The first step was to use the Rule of Law to allow the loan agreement, and its attached security, to be passed to another legal entity ( person or business ). Once this concept was established, loan agreements could be legislated as Bonds and these could be traded, and regarded as assets.

Dealing with individual loans and their securities was seen as inefficient and limited the scale of debt markets - so loans were pooled, sold to securitisation trusts, who bought them using Bonds ( Securities ) sold, in turn, into the Debt Markets.

## [ ]

The critism of debt as a business is two-fold - firstly, that divorcing the lender from sharing the consequences of a future that does not match that envisaged on creation of the loan, unfairly pushes those consequences back onto the community and society that supports the borrower ( ie: can create public debt, environmental damage, social disruption ), and secondly, that as the Debt Market is a source of wealth creation, there is pressure to create levels of debt in excess of real and reasonable needs.

Economists historically identify three factors that cause a rise in the price of goods and services:
  • a change in the value or production costs of the goods, 
  • a change in the price of money, which occurs when either the coins themselves are debased or an inflow of similar commodity dilutes the value ( eg: gold and silver flooding Europe from the Spanish invasions of South America ),
  • or currency depreciation - an increased supply of currency, usually note printing.
## [ ]

Basically each unit of currency buys fewer goods and services - a reduction in the purchasing power  per unit of money – a loss of real value.

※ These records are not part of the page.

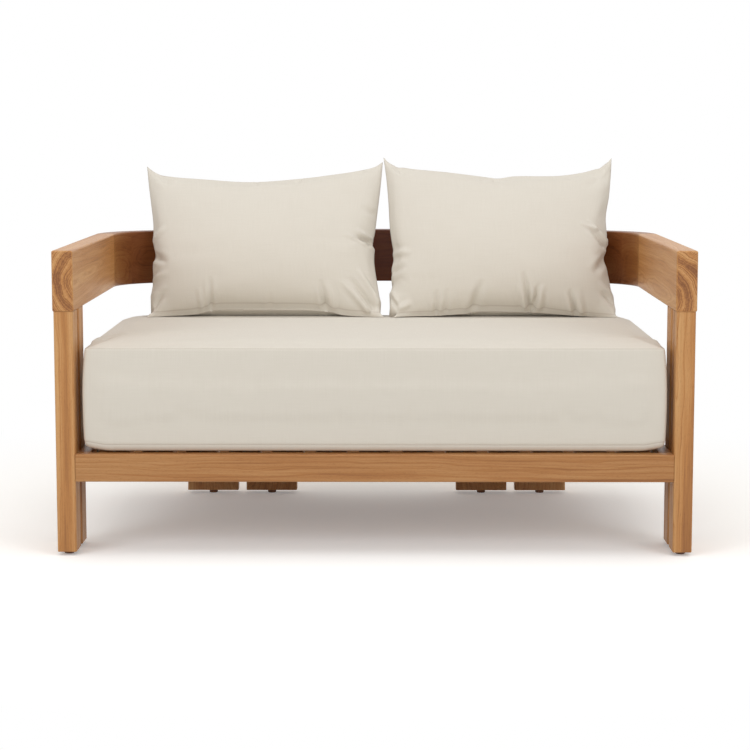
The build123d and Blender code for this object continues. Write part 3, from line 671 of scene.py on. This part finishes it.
def pillow_dent(place, pillow_boxes, bench):
    """How far the top panel sinks at a place under the pillows' feet, as a share of the dent."""
    deepest = 0.0
    for low, high in pillow_boxes:
        beside = max(low.x - place.x, place.x - high.x)
        before = low.y - place.y
        deepest = max(deepest, ease(1 - beside / bench.dent_side) * ease(1 - before / bench.dent_run))
    return deepest


class LOVESEAT_OT_bench_cushion(bpy.types.Operator):
    """Make the bench cushion: a boxed cover with felled seams, swollen over its foam"""

    bl_idname = "loveseat.bench_cushion"
    bl_label = "Make the bench cushion"

    def execute(self, context):
        bench = context.scene.loveseat_bench
        low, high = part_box("seat_cushion_cover")
        steep, seam_waves, ripple_waves = 0.5, 14, 5
        seam_top = high.z - bench.crown
        bm, seams = bench_grid(low, high, seam_top, bench)
        for vert in bm.verts:
            vert.co = bench_form(vert.co.copy(), low, high, seam_top, bench)
        mesh = bpy.data.meshes.new("bench_cushion")
        bm.to_mesh(mesh)
        bm.free()
        piece = new_piece("bench_cushion", mesh, woven_canvas("woven_acrylic_canvas_bench"))
        smooth_shading(piece)
        start = [(vert.co.copy(), vert.normal.copy()) for vert in mesh.vertices]
        # Only the outward part of the swelling is kept, so the cushion fills its width
        for vert, (was, out), now in zip(mesh.vertices, start, swell(piece, bench)):
            move = min(bench.swell_cap, max(0.0, (now - was).dot(out)))
            vert.co = was if out.z <= -steep else was + out * move
        mark_seam(mesh, {index: 1.0 for index in seams})
        for index in seams:
            was, out = start[index]
            wander = noise.noise(was * seam_waves) * bench.seam_wander
            mesh.vertices[index].co -= out * bench.seam_depth
            mesh.vertices[index].co.z += wander
        subdivide_once(piece)
        mesh = piece.data
        middle = (low + high) / 2
        flat = [(vert.index, Vector((vert.co.x - middle.x, vert.co.y - middle.y)))
                for vert in mesh.vertices if vert.normal.z > steep]
        moves = [0.0] * len(mesh.vertices)
        for begin, finish, half_width, depth in BENCH_CREASES:
            press_crease(flat, moves, Vector(begin) * MM, Vector(finish) * MM, half_width * MM, depth * MM)
        outward = [vert.normal.copy() for vert in mesh.vertices]
        pillow_boxes = [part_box("pillow_left_cover"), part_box("pillow_right_cover")]
        sunk = high.z - bench.dent
        for vert, out, move in zip(mesh.vertices, outward, moves):
            ripple = noise.noise(vert.co * ripple_waves) * bench.ripple
            vert.co += out * (move + (0.0 if out.z <= -steep else ripple))
            if out.z > steep:
                vert.co.z += (min(vert.co.z, sunk) - vert.co.z) * pillow_dent(vert.co, pillow_boxes, bench)
        box_cloth_map(piece)
        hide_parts("seat_cushion_cover", "seat_cushion_core")
        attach(piece, "seat_cushion")
        return {"FINISHED"}


# The pillows' seams, worked out from the photograph in each pillow's own plane: millimetres across from its
# middle and up from its foot. The corners stand up as ears, and the sides pull in where they pucker
PILLOW_SEAMS = {
    "left": {
        "top": ((-307, 412), (-291, 398), (-264, 385), (-155, 375), (-36, 368), (92, 377), (199, 391),
                (258, 401), (289, 410), (309, 424)),
        "foot": ((-296, 0), (-239, 1), (-167, 6), (-119, 17), (116, 17), (177, 12), (205, 4), (257, 0),
                 (317, 0)),
        "left": ((-296, 0), (-280, 17), (-287, 55), (-283, 98), (-285, 141), (-279, 162), (-286, 200),
                 (-287, 249), (-295, 313), (-301, 357), (-307, 412)),
        "right": ((317, 0), (302, 14), (305, 39), (298, 77), (289, 145), (289, 187), (284, 200), (289,
                  217), (295, 270), (304, 357), (309, 424)),
    },
    "right": {
        "top": ((-301, 438), (-286, 421), (-262, 409), (-127, 394), (-36, 382), (-4, 378), (38, 384),
                (153, 385), (223, 395), (262, 407), (280, 419), (294, 436)),
        "foot": ((-281, 0), (-264, 1), (-170, 3), (-85, 9), (-53, 15), (92, 12), (173, 5), (253, 0), (308,
                 0)),
        "left": ((-281, 0), (-266, 12), (-283, 31), (-286, 56), (-277, 90), (-282, 111), (-277, 163),
                 (-285, 236), (-289, 314), (-294, 379), (-301, 438)),
        "right": ((308, 0), (291, 8), (293, 31), (287, 56), (280, 99), (271, 161), (278, 201), (276, 270),
                  (285, 327), (291, 388), (294, 436)),
    },
}

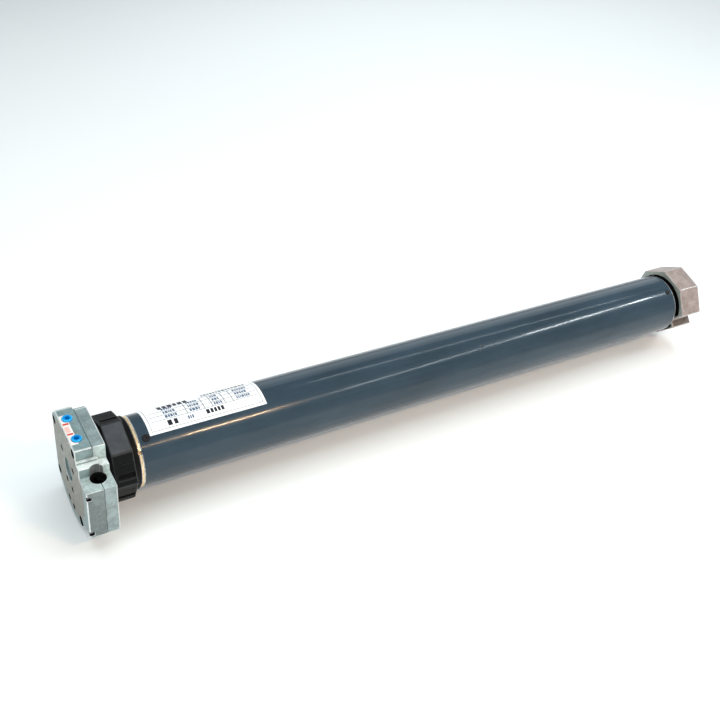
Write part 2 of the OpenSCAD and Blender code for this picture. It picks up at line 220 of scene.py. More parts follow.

The measure of price inflation is the inflation rate, the percentage change in a price index, usually the consumer price index or similar basket of goods.

Negative effects of inflation include:
  • an increase in the opportunity cost of holding money, making spending cash a priority,
  • uncertainty over future inflation which may discourage investment and savings, and 
  • if rapid inflation, shortages of goods as consumers both hoard out of concern that goods will disappear, and buy goods as inflation resistant assets or as barter items for future use.
Mild Inflation can have positive effects:
  • it gives everyone an incentive to invest, as their money will be worth less in the future.
  • it reduces the real burden of debt, but only if salary or income increases over time due to inflation, but outgoings or mortgage payments stay the same.
  • it can keep nominal interest rates above zero, allowing central banks to reduce interest rates as a means to stimulate the economy.
  • it can reduce unemployment by reducing the real value of wages, increases the demand for labor.
Historically high rates of inflation and hyperinflation have been due to excessive currency printing ( 1920s Germany), or floods of currency-like commodities (1500s Spain), or periods of failure of confidence in the government guaranteeing a note or bond based currency (1990s Yugoslavia ).

## [ ]

This is all historical information, and internally logical if simplistic. However, recent trends in country and global economies have not followed the expected patterns. Interest rates have been close to zero, wages growth is zero or negative, and in theory the increased money supply ( quantitative easing ) should have caused mild inflation and economic stimulation.

Investment in infrastructure, education, and preventative or primary health care can grow an economy in greater amounts than the investment spending. They act by reducing the cost of living, or increasing the apparent purchasing power of currency won through wages.

However, current government policy, in the face of slowing economies, is to reduce government spending, limit wages growth, and encourage private spending funded by increased debt.

One half of government is acting as if inflation was rising - using fiscal policy to reduce wages growth, and cut back on government spending on community; and the other half is using monetary policy, as if we are in recession - boosting public debt by transfers to private corporations.